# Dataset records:
=-=-=

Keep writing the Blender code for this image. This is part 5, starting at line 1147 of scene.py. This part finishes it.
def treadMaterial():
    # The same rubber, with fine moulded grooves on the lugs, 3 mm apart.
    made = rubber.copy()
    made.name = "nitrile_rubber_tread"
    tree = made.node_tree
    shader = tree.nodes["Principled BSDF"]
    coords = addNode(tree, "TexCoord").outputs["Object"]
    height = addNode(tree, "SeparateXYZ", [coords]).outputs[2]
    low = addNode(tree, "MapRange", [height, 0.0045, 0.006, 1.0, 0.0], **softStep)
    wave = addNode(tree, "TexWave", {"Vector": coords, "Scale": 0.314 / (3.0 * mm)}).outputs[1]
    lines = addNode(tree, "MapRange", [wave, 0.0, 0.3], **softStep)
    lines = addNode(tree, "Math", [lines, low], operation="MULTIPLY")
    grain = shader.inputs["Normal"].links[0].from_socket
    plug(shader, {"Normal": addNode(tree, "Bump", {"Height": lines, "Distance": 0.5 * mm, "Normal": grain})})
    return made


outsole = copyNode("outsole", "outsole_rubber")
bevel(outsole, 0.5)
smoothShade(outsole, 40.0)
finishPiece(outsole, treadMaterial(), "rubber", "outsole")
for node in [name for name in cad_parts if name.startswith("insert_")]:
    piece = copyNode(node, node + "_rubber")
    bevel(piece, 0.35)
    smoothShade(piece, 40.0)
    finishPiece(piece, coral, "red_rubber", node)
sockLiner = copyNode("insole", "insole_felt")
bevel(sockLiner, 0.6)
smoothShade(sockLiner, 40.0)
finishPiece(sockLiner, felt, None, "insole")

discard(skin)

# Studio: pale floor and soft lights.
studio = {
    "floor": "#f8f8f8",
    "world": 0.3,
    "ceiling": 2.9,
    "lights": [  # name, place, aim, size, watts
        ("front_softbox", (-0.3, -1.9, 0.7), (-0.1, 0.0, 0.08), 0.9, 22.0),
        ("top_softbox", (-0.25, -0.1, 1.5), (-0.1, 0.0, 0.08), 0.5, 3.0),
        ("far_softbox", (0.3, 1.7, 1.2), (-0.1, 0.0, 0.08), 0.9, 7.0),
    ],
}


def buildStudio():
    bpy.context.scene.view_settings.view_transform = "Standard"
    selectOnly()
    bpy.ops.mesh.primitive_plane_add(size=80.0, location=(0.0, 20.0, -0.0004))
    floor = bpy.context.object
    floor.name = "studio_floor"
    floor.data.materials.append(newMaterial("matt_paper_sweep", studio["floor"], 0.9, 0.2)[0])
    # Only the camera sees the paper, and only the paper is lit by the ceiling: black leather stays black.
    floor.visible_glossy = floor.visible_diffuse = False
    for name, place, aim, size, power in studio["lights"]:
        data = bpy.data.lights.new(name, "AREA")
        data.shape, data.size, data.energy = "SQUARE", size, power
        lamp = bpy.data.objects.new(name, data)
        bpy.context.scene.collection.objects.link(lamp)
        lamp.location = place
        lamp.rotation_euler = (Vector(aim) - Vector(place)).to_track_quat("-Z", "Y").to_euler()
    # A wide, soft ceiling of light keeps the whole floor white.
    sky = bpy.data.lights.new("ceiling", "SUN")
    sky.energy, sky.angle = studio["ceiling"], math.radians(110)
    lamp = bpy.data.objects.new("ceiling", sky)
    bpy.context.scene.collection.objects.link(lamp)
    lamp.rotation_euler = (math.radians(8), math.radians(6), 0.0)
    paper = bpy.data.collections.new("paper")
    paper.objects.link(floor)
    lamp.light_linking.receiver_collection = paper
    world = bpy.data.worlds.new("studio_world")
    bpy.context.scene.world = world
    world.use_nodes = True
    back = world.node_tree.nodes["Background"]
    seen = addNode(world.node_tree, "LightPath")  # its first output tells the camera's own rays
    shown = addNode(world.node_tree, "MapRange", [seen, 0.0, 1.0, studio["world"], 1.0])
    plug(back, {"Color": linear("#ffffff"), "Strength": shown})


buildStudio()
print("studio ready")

=-=-=

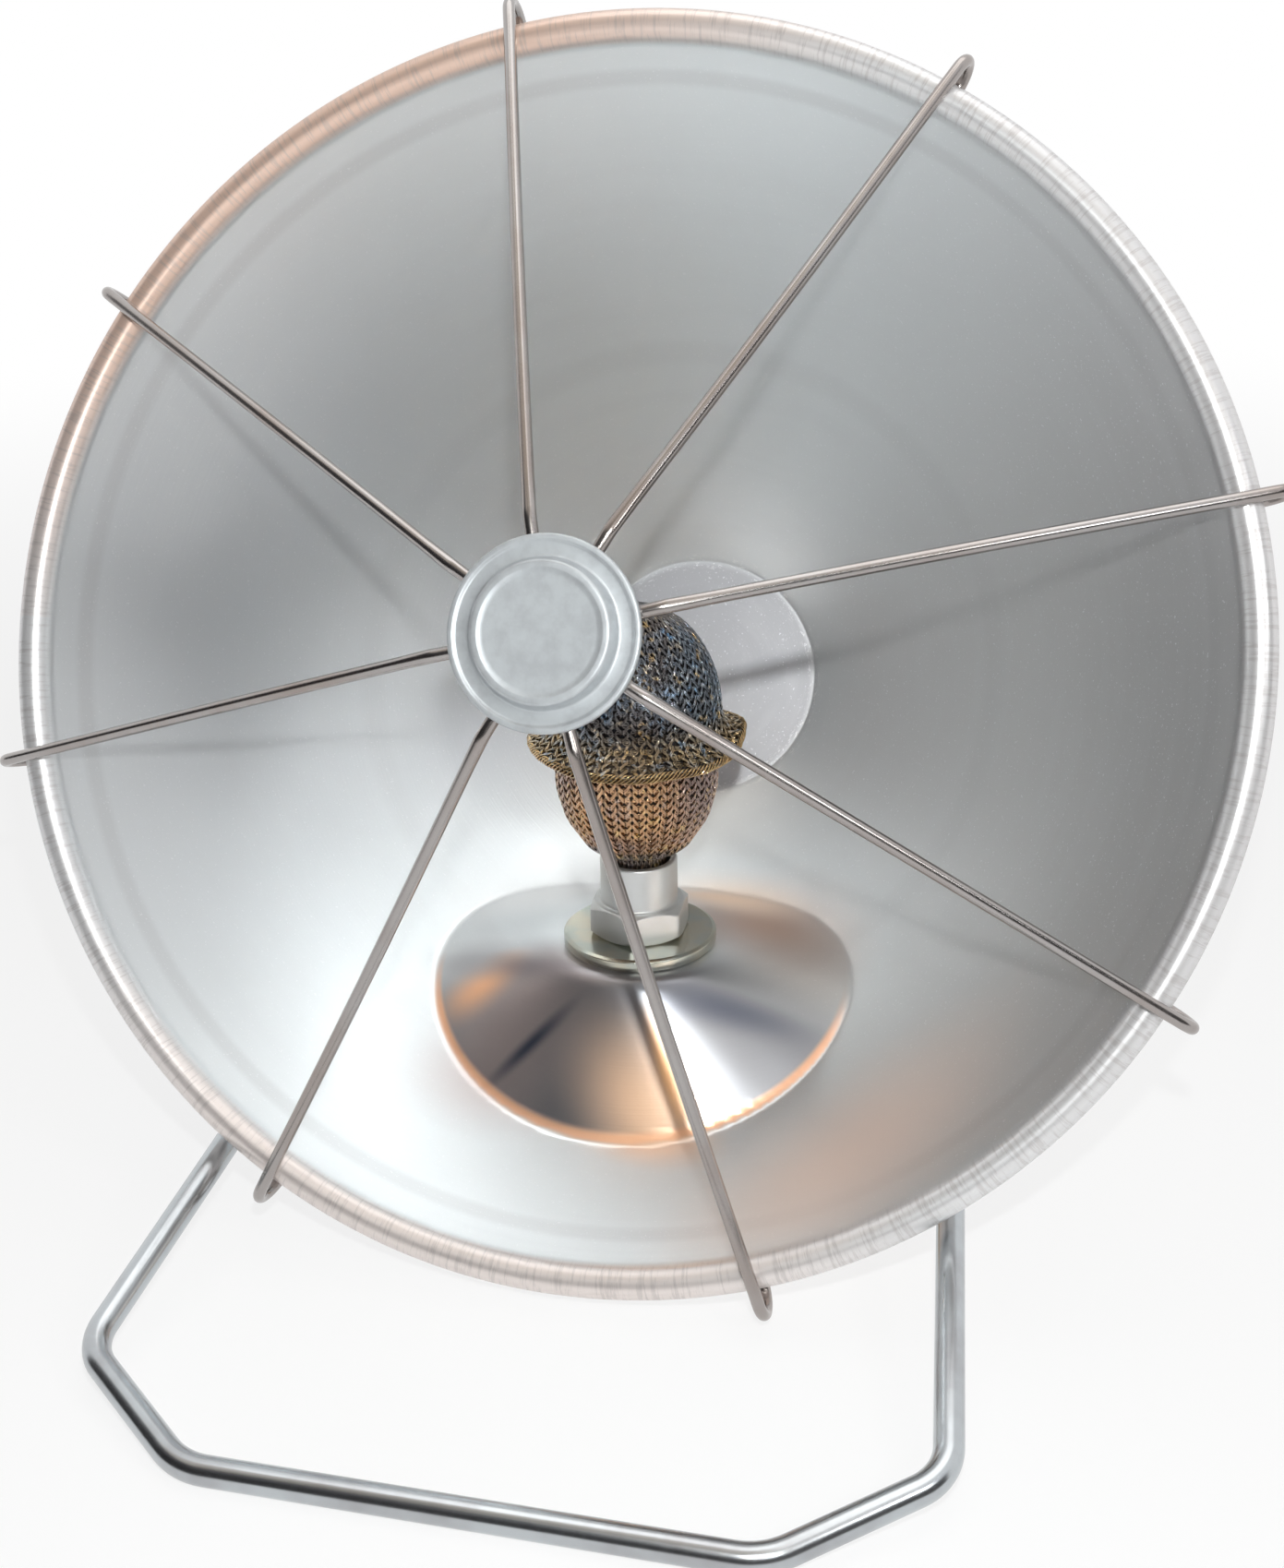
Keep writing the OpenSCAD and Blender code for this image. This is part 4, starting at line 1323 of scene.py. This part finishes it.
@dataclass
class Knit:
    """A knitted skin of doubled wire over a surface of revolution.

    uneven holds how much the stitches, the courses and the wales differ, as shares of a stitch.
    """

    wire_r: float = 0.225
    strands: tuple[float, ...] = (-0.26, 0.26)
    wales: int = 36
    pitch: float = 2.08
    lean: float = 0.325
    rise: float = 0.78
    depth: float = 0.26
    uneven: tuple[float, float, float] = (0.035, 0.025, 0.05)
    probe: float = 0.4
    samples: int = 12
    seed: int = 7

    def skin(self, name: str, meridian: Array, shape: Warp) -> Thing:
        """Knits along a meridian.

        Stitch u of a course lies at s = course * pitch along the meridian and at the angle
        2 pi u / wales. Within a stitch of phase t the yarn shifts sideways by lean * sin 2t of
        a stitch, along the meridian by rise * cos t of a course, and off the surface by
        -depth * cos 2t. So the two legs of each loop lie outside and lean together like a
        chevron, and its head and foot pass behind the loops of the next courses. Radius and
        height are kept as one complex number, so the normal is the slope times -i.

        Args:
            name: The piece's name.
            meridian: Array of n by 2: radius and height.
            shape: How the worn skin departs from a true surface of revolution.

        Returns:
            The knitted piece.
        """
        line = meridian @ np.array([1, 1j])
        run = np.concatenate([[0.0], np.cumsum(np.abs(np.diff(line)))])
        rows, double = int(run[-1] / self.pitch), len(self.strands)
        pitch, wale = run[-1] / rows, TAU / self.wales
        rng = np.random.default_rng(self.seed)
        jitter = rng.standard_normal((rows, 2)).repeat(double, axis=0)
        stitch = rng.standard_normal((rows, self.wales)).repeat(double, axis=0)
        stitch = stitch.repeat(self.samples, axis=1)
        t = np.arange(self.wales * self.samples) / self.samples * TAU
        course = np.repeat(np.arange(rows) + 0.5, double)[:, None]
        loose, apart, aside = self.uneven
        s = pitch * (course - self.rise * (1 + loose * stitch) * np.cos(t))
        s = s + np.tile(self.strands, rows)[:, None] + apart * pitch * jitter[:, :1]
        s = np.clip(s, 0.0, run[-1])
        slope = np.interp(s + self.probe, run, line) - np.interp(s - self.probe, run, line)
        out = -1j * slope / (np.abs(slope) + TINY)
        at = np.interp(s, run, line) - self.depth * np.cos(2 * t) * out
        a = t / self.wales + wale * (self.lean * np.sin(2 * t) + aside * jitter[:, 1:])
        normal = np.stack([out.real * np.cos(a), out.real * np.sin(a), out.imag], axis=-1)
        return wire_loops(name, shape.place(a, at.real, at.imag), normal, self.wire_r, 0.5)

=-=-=

# Aim of the exercise:
The required output is an exact reproduction of the lines starting at the one that contains "Keep writing the OpenSCAD" and ending at the one that contains "along a meridian.". Both boundary lines belong to it.

# Exercise solution:
Keep writing the OpenSCAD and Blender code for this image. This is part 4, starting at line 1323 of scene.py. This part finishes it.
@dataclass
class Knit:
    """A knitted skin of doubled wire over a surface of revolution.

    uneven holds how much the stitches, the courses and the wales differ, as shares of a stitch.
    """

    wire_r: float = 0.225
    strands: tuple[float, ...] = (-0.26, 0.26)
    wales: int = 36
    pitch: float = 2.08
    lean: float = 0.325
    rise: float = 0.78
    depth: float = 0.26
    uneven: tuple[float, float, float] = (0.035, 0.025, 0.05)
    probe: float = 0.4
    samples: int = 12
    seed: int = 7

    def skin(self, name: str, meridian: Array, shape: Warp) -> Thing:
        """Knits along a meridian.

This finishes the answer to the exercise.